Exercise task:
Reproduce all of the records exactly.

[JSON records of objects]

▬▬▬▬▬▬▬▬▬▬

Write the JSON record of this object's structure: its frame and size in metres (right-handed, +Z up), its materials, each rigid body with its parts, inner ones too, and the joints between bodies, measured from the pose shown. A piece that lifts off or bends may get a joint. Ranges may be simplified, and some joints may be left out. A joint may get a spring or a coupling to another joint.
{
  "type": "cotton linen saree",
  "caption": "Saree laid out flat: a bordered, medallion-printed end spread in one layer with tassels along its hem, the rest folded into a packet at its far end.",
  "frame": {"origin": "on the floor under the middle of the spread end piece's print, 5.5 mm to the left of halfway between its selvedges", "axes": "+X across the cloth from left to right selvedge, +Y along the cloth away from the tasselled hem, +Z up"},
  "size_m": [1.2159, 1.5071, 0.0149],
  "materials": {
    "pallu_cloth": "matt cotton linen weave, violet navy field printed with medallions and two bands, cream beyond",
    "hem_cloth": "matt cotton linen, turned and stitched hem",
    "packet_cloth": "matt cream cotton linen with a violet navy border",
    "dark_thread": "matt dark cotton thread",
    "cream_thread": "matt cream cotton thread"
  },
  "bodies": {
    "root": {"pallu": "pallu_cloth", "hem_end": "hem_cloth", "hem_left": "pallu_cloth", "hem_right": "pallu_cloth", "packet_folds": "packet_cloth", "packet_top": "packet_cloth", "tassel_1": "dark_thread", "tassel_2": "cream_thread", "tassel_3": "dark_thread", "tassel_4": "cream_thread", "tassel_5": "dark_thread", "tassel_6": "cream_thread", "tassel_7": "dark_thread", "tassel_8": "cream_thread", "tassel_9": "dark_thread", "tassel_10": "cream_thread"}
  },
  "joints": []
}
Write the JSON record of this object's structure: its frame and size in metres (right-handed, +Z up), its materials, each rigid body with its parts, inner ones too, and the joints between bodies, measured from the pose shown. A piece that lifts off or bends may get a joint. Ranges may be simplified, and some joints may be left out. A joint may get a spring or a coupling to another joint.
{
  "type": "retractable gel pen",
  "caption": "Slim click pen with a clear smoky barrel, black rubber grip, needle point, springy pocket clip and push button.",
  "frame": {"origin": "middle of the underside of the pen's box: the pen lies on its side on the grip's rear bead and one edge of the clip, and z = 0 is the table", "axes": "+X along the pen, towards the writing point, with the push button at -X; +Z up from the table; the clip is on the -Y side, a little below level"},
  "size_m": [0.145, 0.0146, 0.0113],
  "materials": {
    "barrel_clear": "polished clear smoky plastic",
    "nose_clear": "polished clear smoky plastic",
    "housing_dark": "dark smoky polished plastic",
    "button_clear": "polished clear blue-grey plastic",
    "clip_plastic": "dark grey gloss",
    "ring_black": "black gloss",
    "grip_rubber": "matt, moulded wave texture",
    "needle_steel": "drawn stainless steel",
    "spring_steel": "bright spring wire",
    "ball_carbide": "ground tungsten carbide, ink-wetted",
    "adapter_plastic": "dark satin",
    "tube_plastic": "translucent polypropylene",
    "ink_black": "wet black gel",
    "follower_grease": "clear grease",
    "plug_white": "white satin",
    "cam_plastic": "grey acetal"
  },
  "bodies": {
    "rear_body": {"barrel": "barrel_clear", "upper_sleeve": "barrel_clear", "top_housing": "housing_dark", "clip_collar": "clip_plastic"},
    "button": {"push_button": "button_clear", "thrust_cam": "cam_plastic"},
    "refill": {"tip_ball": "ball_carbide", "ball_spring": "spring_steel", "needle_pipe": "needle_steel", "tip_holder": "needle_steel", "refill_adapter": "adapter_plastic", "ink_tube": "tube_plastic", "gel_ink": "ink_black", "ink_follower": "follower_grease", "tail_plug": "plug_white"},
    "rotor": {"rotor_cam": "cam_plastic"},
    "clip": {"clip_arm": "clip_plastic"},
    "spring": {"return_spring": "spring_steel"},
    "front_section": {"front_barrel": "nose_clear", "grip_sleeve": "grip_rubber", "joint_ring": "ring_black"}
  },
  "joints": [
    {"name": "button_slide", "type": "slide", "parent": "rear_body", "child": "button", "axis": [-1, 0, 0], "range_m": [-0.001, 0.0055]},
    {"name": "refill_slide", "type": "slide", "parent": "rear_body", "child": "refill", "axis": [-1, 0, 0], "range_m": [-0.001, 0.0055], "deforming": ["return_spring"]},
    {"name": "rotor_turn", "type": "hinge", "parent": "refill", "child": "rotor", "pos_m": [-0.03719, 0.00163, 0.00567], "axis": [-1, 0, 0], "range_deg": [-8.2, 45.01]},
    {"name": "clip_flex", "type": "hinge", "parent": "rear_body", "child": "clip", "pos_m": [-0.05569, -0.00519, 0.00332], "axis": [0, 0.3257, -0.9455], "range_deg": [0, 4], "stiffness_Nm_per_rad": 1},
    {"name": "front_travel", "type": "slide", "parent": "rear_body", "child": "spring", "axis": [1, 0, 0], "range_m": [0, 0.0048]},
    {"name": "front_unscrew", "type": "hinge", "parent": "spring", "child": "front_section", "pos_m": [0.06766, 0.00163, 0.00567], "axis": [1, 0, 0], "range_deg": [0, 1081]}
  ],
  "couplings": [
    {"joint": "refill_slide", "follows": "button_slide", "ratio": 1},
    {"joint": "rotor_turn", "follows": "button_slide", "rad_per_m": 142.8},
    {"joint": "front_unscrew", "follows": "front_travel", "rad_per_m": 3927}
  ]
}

▬▬▬▬▬▬▬▬▬▬

Exercise answer:
Write the JSON record of this object's structure: its frame and size in metres (right-handed, +Z up), its materials, each rigid body with its parts, inner ones too, and the joints between bodies, measured from the pose shown. A piece that lifts off or bends may get a joint. Ranges may be simplified, and some joints may be left out. A joint may get a spring or a coupling to another joint.
{
  "type": "cotton linen saree",
  "caption": "Saree laid out flat: a bordered, medallion-printed end spread in one layer with tassels along its hem, the rest folded into a packet at its far end.",
  "frame": {"origin": "on the floor under the middle of the spread end piece's print, 5.5 mm to the left of halfway between its selvedges", "axes": "+X across the cloth from left to right selvedge, +Y along the cloth away from the tasselled hem, +Z up"},
  "size_m": [1.2159, 1.5071, 0.0149],
  "materials": {
    "pallu_cloth": "matt cotton linen weave, violet navy field printed with medallions and two bands, cream beyond",
    "hem_cloth": "matt cotton linen, turned and stitched hem",
    "packet_cloth": "matt cream cotton linen with a violet navy border",
    "dark_thread": "matt dark cotton thread",
    "cream_thread": "matt cream cotton thread"
  },
  "bodies": {
    "root": {"pallu": "pallu_cloth", "hem_end": "hem_cloth", "hem_left": "pallu_cloth", "hem_right": "pallu_cloth", "packet_folds": "packet_cloth", "packet_top": "packet_cloth", "tassel_1": "dark_thread", "tassel_2": "cream_thread", "tassel_3": "dark_thread", "tassel_4": "cream_thread", "tassel_5": "dark_thread", "tassel_6": "cream_thread", "tassel_7": "dark_thread", "tassel_8": "cream_thread", "tassel_9": "dark_thread", "tassel_10": "cream_thread"}
  },
  "joints": []
}
Write the JSON record of this object's structure: its frame and size in metres (right-handed, +Z up), its materials, each rigid body with its parts, inner ones too, and the joints between bodies, measured from the pose shown. A piece that lifts off or bends may get a joint. Ranges may be simplified, and some joints may be left out. A joint may get a spring or a coupling to another joint.
{
  "type": "retractable gel pen",
  "caption": "Slim click pen with a clear smoky barrel, black rubber grip, needle point, springy pocket clip and push button.",
  "frame": {"origin": "middle of the underside of the pen's box: the pen lies on its side on the grip's rear bead and one edge of the clip, and z = 0 is the table", "axes": "+X along the pen, towards the writing point, with the push button at -X; +Z up from the table; the clip is on the -Y side, a little below level"},
  "size_m": [0.145, 0.0146, 0.0113],
  "materials": {
    "barrel_clear": "polished clear smoky plastic",
    "nose_clear": "polished clear smoky plastic",
    "housing_dark": "dark smoky polished plastic",
    "button_clear": "polished clear blue-grey plastic",
    "clip_plastic": "dark grey gloss",
    "ring_black": "black gloss",
    "grip_rubber": "matt, moulded wave texture",
    "needle_steel": "drawn stainless steel",
    "spring_steel": "bright spring wire",
    "ball_carbide": "ground tungsten carbide, ink-wetted",
    "adapter_plastic": "dark satin",
    "tube_plastic": "translucent polypropylene",
    "ink_black": "wet black gel",
    "follower_grease": "clear grease",
    "plug_white": "white satin",
    "cam_plastic": "grey acetal"
  },
  "bodies": {
    "rear_body": {"barrel": "barrel_clear", "upper_sleeve": "barrel_clear", "top_housing": "housing_dark", "clip_collar": "clip_plastic"},
    "button": {"push_button": "button_clear", "thrust_cam": "cam_plastic"},
    "refill": {"tip_ball": "ball_carbide", "ball_spring": "spring_steel", "needle_pipe": "needle_steel", "tip_holder": "needle_steel", "refill_adapter": "adapter_plastic", "ink_tube": "tube_plastic", "gel_ink": "ink_black", "ink_follower": "follower_grease", "tail_plug": "plug_white"},
    "rotor": {"rotor_cam": "cam_plastic"},
    "clip": {"clip_arm": "clip_plastic"},
    "spring": {"return_spring": "spring_steel"},
    "front_section": {"front_barrel": "nose_clear", "grip_sleeve": "grip_rubber", "joint_ring": "ring_black"}
  },
  "joints": [
    {"name": "button_slide", "type": "slide", "parent": "rear_body", "child": "button", "axis": [-1, 0, 0], "range_m": [-0.001, 0.0055]},
    {"name": "refill_slide", "type": "slide", "parent": "rear_body", "child": "refill", "axis": [-1, 0, 0], "range_m": [-0.001, 0.0055], "deforming": ["return_spring"]},
    {"name": "rotor_turn", "type": "hinge", "parent": "refill", "child": "rotor", "pos_m": [-0.03719, 0.00163, 0.00567], "axis": [-1, 0, 0], "range_deg": [-8.2, 45.01]},
    {"name": "clip_flex", "type": "hinge", "parent": "rear_body", "child": "clip", "pos_m": [-0.05569, -0.00519, 0.00332], "axis": [0, 0.3257, -0.9455], "range_deg": [0, 4], "stiffness_Nm_per_rad": 1},
    {"name": "front_travel", "type": "slide", "parent": "rear_body", "child": "spring", "axis": [1, 0, 0], "range_m": [0, 0.0048]},
    {"name": "front_unscrew", "type": "hinge", "parent": "spring", "child": "front_section", "pos_m": [0.06766, 0.00163, 0.00567], "axis": [1, 0, 0], "range_deg": [0, 1081]}
  ],
  "couplings": [
    {"joint": "refill_slide", "follows": "button_slide", "ratio": 1},
    {"joint": "rotor_turn", "follows": "button_slide", "rad_per_m": 142.8},
    {"joint": "front_unscrew", "follows": "front_travel", "rad_per_m": 3927}
  ]
}